*Problem requirements:* Restate the opening lines of the material below word for word, stopping after the line that contains "return start".

# # # # # # #

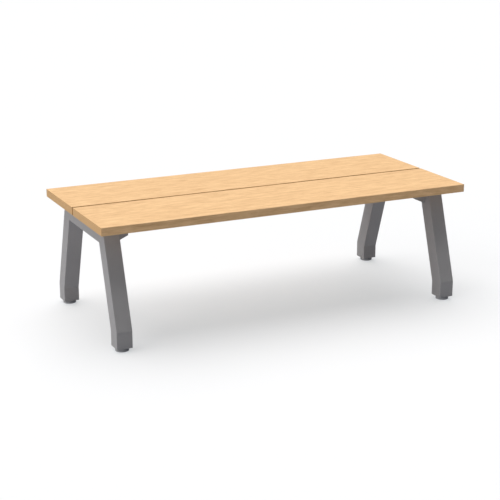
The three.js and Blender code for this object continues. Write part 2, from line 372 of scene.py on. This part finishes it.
def wood(seed, heart):
    """Pale straight-grained wood, solid through the board: growth rings of uneven strength about
    the heart of the trunk (in Y and Z), streaks and flecks along the grain, fibres and open pores.
    The sawn ends show the rings and the fine rays, and are a little deeper. The sides that face
    each other across the gap are darkened with painted shade, uneven along the gap."""
    n = Nodes(f"board_wood_{seed}")
    shift = (seed * 3.7, seed * 1.9, seed * 0.7)
    half_length = cad_bounds[1].x
    half_gap = -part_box("front_board")[1].y

    def grain(along, across, **settings):
        return n.noise(n.scaled((along, across, across), shift), **settings)

    def toned(start, shares):
        for value, share in shares:
            start = n.math("MULTIPLY_ADD", n.math("SUBTRACT", value, 0.5), share, start)
        return start

    parts = n.add("ShaderNodeSeparateXYZ")
    n.link(n.place, parts.inputs[0])
    across = zip((parts.outputs["Y"], parts.outputs["Z"]), heart)
    from_heart = [n.math("SUBTRACT", value, middle) for value, middle in across]
    squares = [n.math("POWER", offset, 2.0) for offset in from_heart]
    radius = n.math("SQRT", n.math("ADD", *squares))
    radius = n.math("MULTIPLY_ADD", grain(0.55, 5.0, detail=3.0), 0.030, radius)
    radius = n.math("MULTIPLY_ADD", grain(3.0, 45.0), 0.0022, radius)
    years = n.math("MULTIPLY", radius, 1 / RING_WIDTH)
    ring = n.math("FRACT", years)
    rise = n.ranged(ring, 0.15, 0.82, 0.0, 1.0, True)
    late = n.math("MULTIPLY", rise, n.ranged(ring, 0.9, 1.0, 1.0, 0.0, True))
    year = n.add("ShaderNodeTexWhiteNoise", noise_dimensions="1D")
    n.link(n.math("FLOOR", years), year.inputs["W"])
    late = n.math("MULTIPLY", late, n.ranged(year.outputs["Value"], 0.0, 1.0, 0.35, 1.0))

    long_streak = grain(1.8, 70.0, detail=4.0, roughness=0.6)
    line = grain(4.0, 360.0, detail=3.0, roughness=0.65)
    patch = grain(13.0, 105.0, detail=4.0, roughness=0.6)
    mottle = grain(22.0, 48.0, detail=2.0)
    fleck = grain(34.0, 800.0, detail=2.0, roughness=0.6)
    fibre = grain(14.0, 1300.0, detail=3.0, roughness=0.6)
    pores = grain(45.0, 1700.0, detail=1.0)
    open_pore = n.ranged(pores, 0.60, 0.70, 0.0, 1.0, True)
    pore = n.math("MULTIPLY", open_pore, n.ranged(ring, 0.0, 0.55, 1.0, 0.25))

    flecked = n.math("MULTIPLY_ADD", n.math("SUBTRACT", fleck, 0.5), 5.0, 1.0)
    clustered = n.math("MULTIPLY_ADD", n.math("SUBTRACT", patch, 0.5), flecked, 0.5)
    shares = ((long_streak, 0.35), (line, 0.50), (clustered, 1.90), (mottle, 0.50), (fibre, 0.35))
    along_tone = toned(n.math("MULTIPLY", late, 0.20), shares)
    rays = n.noise(n.scaled((1.0, 260.0, 40.0), shift), detail=3.0, roughness=0.6)
    end_tone = toned(n.math("MULTIPLY", late, 0.42), ((rays, 0.35), (pores, 0.30)))
    from_middle = n.math("ABSOLUTE", parts.outputs["X"])
    at_end = n.ranged(from_middle, half_length - BOARD_EASE, half_length - BOARD_EASE / 2, 0.0, 1.0)
    change = n.math("SUBTRACT", end_tone, along_tone)
    tone = n.math("ADD", along_tone, n.math("MULTIPLY", at_end, change))

    colour = n.mix(n.ranged(tone, -0.30, 0.70, 0.0, 1.0), WOOD_PALE, WOOD_DEEP)
    colour = n.mix(n.math("MULTIPLY", pore, 0.45), colour, WOOD_PORE)
    colour = n.mix(at_end, colour, WOOD_END_TINT, "MULTIPLY")
    # Painted shade: the board sides facing each other across the gap are darkened, unevenly along it,
    # to stand in for the shade in the gap.
    from_gap = n.math("ABSOLUTE", parts.outputs["Y"])
    in_gap = n.ranged(from_gap, half_gap, half_gap + BOARD_EASE, 1.0, 0.0)
    gap_painted_shade = n.math("MULTIPLY", in_gap, n.ranged(mottle, 0.3, 0.7, 0.75, 1.0))
    colour = n.mix(gap_painted_shade, colour, WOOD_GAP_PAINTED_SHADE, "MULTIPLY")
    n.link(colour, n.shader.inputs["Base Color"])
    rough = n.math("MULTIPLY_ADD", pore, 0.15, n.ranged(fibre, 0.2, 0.8, 0.52, 0.62))
    n.link(rough, n.shader.inputs["Roughness"])
    height = n.math("MULTIPLY_ADD", pore, -0.7, n.math("MULTIPLY", fibre, 0.5))
    height = n.math("MULTIPLY_ADD", late, 0.25, height)
    n.link(n.bump(height, 0.12 * MM), n.shader.inputs["Normal"])
    n.shader.inputs["IOR"].default_value = 1.45
    n.shader.inputs["Specular IOR Level"].default_value = 0.3
    return n.material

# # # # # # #

*Solution to this problem:*
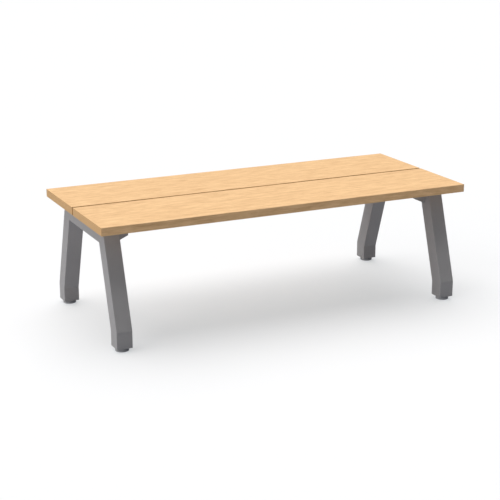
The three.js and Blender code for this object continues. Write part 2, from line 372 of scene.py on. This part finishes it.
def wood(seed, heart):
    """Pale straight-grained wood, solid through the board: growth rings of uneven strength about
    the heart of the trunk (in Y and Z), streaks and flecks along the grain, fibres and open pores.
    The sawn ends show the rings and the fine rays, and are a little deeper. The sides that face
    each other across the gap are darkened with painted shade, uneven along the gap."""
    n = Nodes(f"board_wood_{seed}")
    shift = (seed * 3.7, seed * 1.9, seed * 0.7)
    half_length = cad_bounds[1].x
    half_gap = -part_box("front_board")[1].y

    def grain(along, across, **settings):
        return n.noise(n.scaled((along, across, across), shift), **settings)

    def toned(start, shares):
        for value, share in shares:
            start = n.math("MULTIPLY_ADD", n.math("SUBTRACT", value, 0.5), share, start)
        return start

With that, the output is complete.